Object modeling scripts
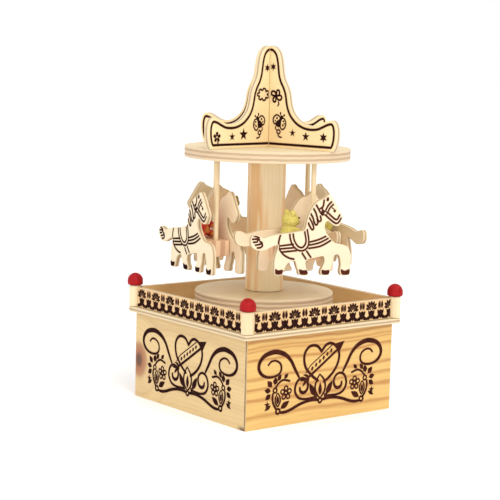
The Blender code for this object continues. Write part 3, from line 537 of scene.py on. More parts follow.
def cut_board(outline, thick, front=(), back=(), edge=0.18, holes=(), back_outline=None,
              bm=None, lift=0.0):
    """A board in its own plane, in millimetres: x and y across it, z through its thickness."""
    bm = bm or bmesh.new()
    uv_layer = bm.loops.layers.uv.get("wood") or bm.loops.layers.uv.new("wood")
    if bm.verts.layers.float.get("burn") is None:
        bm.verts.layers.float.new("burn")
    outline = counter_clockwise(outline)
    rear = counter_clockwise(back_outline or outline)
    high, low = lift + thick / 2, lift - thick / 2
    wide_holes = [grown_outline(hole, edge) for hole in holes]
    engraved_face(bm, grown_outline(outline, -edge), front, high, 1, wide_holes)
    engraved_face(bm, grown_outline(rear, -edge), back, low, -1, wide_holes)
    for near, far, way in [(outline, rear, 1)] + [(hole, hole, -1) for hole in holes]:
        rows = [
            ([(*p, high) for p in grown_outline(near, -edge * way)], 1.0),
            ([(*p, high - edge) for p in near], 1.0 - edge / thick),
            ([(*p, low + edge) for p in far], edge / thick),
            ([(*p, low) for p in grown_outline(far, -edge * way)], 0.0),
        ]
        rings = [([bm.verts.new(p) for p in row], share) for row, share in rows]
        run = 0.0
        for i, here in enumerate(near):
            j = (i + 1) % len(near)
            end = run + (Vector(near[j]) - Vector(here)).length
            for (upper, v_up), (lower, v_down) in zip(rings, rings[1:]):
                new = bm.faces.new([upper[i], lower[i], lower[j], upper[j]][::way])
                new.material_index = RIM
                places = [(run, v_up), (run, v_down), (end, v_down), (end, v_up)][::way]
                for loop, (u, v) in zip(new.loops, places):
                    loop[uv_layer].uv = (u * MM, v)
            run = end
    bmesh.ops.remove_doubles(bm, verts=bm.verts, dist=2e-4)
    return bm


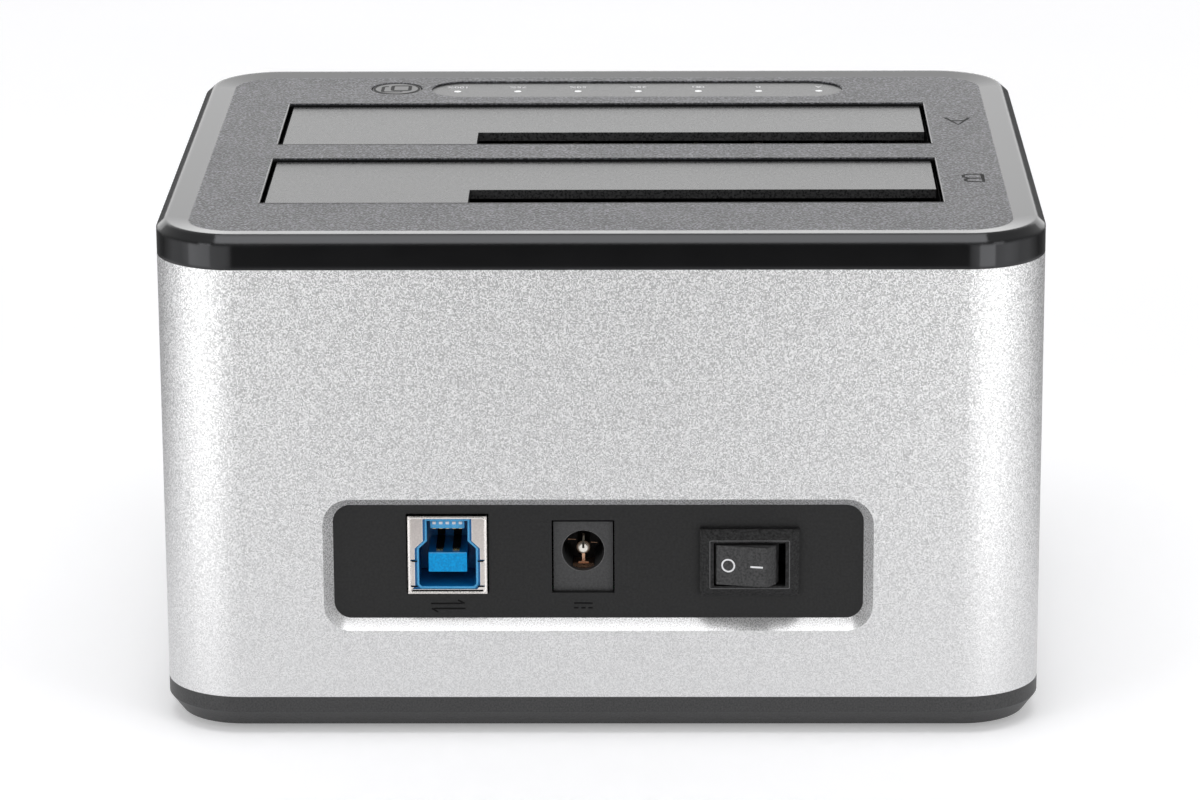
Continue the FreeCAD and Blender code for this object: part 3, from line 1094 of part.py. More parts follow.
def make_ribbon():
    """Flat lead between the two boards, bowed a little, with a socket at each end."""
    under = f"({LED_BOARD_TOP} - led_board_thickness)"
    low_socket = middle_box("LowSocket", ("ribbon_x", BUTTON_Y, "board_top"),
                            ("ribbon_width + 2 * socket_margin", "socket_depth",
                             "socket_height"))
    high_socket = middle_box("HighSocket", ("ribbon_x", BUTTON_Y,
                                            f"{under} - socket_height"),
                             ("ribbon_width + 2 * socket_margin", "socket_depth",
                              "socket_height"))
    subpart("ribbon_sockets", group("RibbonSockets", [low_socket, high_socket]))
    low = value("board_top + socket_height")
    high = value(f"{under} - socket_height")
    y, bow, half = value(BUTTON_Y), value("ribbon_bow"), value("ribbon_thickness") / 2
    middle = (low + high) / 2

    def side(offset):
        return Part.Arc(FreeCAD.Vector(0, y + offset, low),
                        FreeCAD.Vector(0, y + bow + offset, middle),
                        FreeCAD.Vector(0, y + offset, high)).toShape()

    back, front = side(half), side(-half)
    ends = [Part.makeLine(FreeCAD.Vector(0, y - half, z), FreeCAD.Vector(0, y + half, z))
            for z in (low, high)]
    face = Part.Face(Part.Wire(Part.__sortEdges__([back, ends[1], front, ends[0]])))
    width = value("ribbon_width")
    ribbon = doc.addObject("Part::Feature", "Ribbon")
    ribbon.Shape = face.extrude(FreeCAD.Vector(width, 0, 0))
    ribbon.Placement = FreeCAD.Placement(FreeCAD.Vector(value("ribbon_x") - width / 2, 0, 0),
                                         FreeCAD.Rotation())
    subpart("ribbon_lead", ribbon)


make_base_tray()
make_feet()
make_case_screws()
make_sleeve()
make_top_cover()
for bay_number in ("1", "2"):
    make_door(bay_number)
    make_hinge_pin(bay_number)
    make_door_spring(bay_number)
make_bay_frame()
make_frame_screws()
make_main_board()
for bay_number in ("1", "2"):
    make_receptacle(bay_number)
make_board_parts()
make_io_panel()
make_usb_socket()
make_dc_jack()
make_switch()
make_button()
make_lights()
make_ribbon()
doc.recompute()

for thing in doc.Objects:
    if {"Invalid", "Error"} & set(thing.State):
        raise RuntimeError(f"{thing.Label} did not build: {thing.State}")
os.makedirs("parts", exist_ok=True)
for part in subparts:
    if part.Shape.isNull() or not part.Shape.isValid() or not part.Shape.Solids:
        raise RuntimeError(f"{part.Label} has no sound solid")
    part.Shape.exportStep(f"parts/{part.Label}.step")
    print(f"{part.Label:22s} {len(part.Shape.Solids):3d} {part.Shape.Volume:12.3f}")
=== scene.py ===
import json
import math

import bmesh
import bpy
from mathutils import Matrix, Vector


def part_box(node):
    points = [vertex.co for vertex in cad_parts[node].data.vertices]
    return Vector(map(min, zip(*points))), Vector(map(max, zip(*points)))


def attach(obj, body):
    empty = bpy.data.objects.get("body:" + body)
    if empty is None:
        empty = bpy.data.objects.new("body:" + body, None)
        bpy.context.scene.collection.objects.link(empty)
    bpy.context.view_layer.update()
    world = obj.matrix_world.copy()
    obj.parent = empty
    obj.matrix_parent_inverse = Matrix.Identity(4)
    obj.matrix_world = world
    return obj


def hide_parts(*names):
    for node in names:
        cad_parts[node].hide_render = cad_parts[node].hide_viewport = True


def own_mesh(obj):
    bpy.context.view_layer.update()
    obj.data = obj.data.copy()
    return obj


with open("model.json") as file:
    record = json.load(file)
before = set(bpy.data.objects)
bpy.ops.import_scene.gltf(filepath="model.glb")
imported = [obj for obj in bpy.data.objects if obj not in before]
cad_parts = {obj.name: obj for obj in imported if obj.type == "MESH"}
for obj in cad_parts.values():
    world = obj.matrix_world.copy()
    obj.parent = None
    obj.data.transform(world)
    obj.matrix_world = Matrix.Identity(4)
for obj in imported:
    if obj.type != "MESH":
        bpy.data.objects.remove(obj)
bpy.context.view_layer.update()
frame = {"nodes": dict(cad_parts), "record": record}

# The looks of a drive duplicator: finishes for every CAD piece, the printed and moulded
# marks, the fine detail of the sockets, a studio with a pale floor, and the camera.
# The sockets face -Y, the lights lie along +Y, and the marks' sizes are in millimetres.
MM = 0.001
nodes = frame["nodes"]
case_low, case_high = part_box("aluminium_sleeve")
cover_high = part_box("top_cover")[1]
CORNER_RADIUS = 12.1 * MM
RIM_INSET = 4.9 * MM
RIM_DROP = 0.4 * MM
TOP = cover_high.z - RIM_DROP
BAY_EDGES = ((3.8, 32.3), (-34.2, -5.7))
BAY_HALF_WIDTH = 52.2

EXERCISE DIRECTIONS
Above are the lines; repeat exactly the ones from the line containing "for thing in" down to the line containing "before = set(bpy.data.objects)", both inclusive.

SOLUTION
for thing in doc.Objects:
    if {"Invalid", "Error"} & set(thing.State):
        raise RuntimeError(f"{thing.Label} did not build: {thing.State}")
os.makedirs("parts", exist_ok=True)
for part in subparts:
    if part.Shape.isNull() or not part.Shape.isValid() or not part.Shape.Solids:
        raise RuntimeError(f"{part.Label} has no sound solid")
    part.Shape.exportStep(f"parts/{part.Label}.step")
    print(f"{part.Label:22s} {len(part.Shape.Solids):3d} {part.Shape.Volume:12.3f}")
=== scene.py ===
import json
import math

import bmesh
import bpy
from mathutils import Matrix, Vector


def part_box(node):
    points = [vertex.co for vertex in cad_parts[node].data.vertices]
    return Vector(map(min, zip(*points))), Vector(map(max, zip(*points)))


def attach(obj, body):
    empty = bpy.data.objects.get("body:" + body)
    if empty is None:
        empty = bpy.data.objects.new("body:" + body, None)
        bpy.context.scene.collection.objects.link(empty)
    bpy.context.view_layer.update()
    world = obj.matrix_world.copy()
    obj.parent = empty
    obj.matrix_parent_inverse = Matrix.Identity(4)
    obj.matrix_world = world
    return obj


def hide_parts(*names):
    for node in names:
        cad_parts[node].hide_render = cad_parts[node].hide_viewport = True


def own_mesh(obj):
    bpy.context.view_layer.update()
    obj.data = obj.data.copy()
    return obj


with open("model.json") as file:
    record = json.load(file)
before = set(bpy.data.objects)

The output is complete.